What are the potential risks of investing in large-cap mutual funds?
The potential risks of investing in large-cap mutual funds include exposure to market volatility and the risk of underperformance relative to the overall market or other investment strategies.

How do large-cap mutual funds generate returns?
Large-cap mutual funds generate returns through a combination of stock price appreciation and dividend payments from the companies in their portfolios.

Can I lose money investing in large-cap mutual funds?
Yes, there is always the risk of losing money when investing in any type of mutual fund, including large-cap funds. However, by diversifying your portfolio and investing for the long term, you can potentially minimize your risk and maximize your returns.

How do I choose the right large-cap mutual fund for my portfolio?
Choosing the right large-cap mutual fund depends on your investment goals, risk tolerance, and overall investment strategy. It’s important to do your research, consider the expense ratio and historical performance of the fund, and consult with a financial advisor if necessary.

Can I invest in large-cap mutual funds through my retirement account?
Yes, many retirement accounts such as 401(k)s and IRAs offer a variety of large-cap mutual funds as investment options.
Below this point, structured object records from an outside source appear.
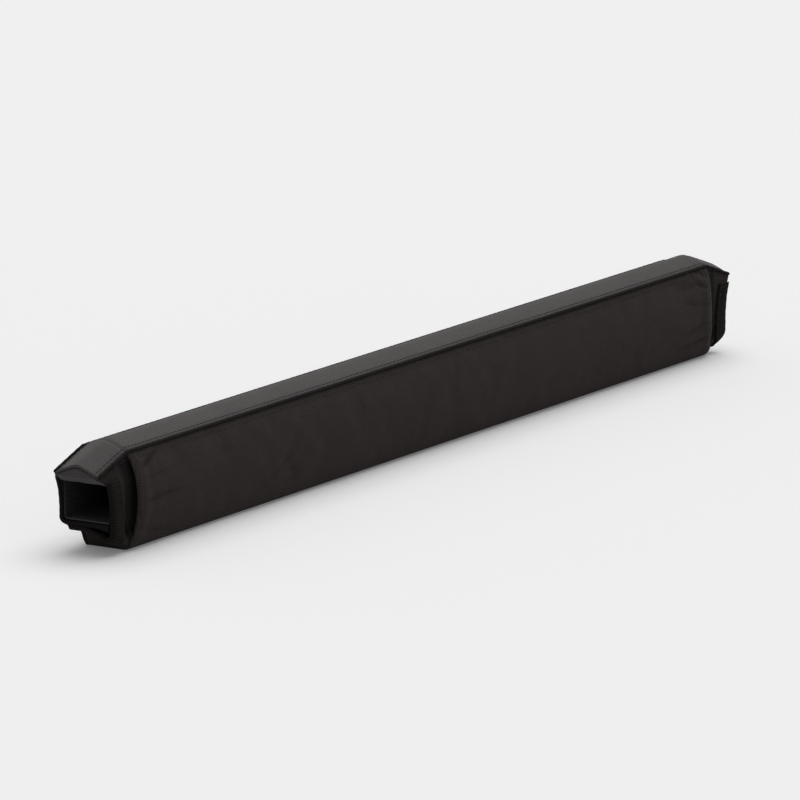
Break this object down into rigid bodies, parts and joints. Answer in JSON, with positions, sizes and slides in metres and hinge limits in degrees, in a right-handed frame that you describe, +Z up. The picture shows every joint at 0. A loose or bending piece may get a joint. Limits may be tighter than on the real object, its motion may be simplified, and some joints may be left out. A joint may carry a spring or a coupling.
{
  "type": "roof rack pad",
  "caption": "Long padded fabric sleeve that wraps a square roof bar: roof-shaped foam top, sloped noses, bound mouths and a hook-and-loop flap underneath.",
  "frame": {"origin": "on the ground under the middle of the pad, at the centre of the flat underside's outline box", "axes": "+Y along the pad and the bar it wraps, +Z up through the padded top, +X towards the front panel"},
  "size_m": [0.0472, 0.76, 0.0681],
  "materials": {
    "top_cloth": "woven polyester, greyed top face",
    "side_cloth": "woven polyester, near black",
    "welt_cord": "cloth covered cord, near black",
    "binding_tape": "ribbed woven tape, near black",
    "foam": "closed-cell foam, charcoal",
    "grip_lining": "dotted non-slip lining, black",
    "hook_closure": "hook tape, black",
    "loop_closure": "brushed loop tape, black"
  },
  "bodies": {
    "root": {"foam_core": "foam", "front_side_pad": "foam", "rear_side_pad": "foam", "channel_liner": "grip_lining", "top_panel": "top_cloth", "front_panel": "side_cloth", "rear_panel": "side_cloth", "front_welt": "welt_cord", "rear_welt": "welt_cord", "front_flap_cover": "side_cloth", "rear_flap_cover": "side_cloth", "near_nose_facing": "side_cloth", "far_nose_facing": "side_cloth", "near_front_binding": "binding_tape", "near_rear_binding": "binding_tape", "far_front_binding": "binding_tape", "far_rear_binding": "binding_tape", "flap_edge_binding": "binding_tape", "hook_tape": "hook_closure", "loop_tape": "loop_closure"}
  },
  "joints": []
}
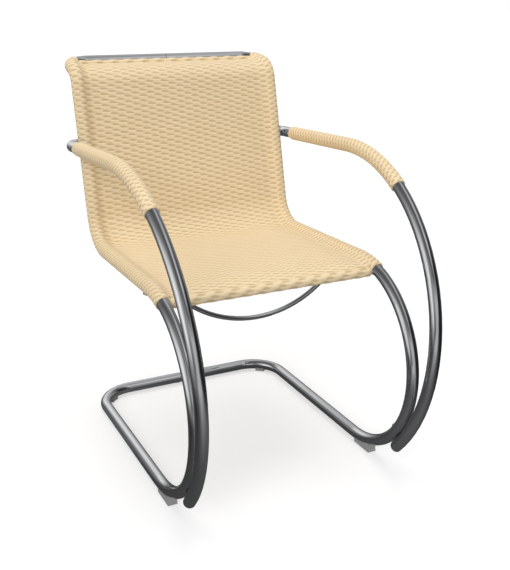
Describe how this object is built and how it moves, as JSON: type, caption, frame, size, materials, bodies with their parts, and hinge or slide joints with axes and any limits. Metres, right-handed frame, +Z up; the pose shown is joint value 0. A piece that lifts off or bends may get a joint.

Are large-cap mutual funds suitable for all investors?
Large-cap mutual funds may be suitable for investors with a moderate risk tolerance and a long-term investment horizon. However, they may not be suitable for all investors, particularly those with a short-term investment horizon or a low risk tolerance. It’s important to consider your individual circumstances and consult with a financial advisor before making any investment decisions.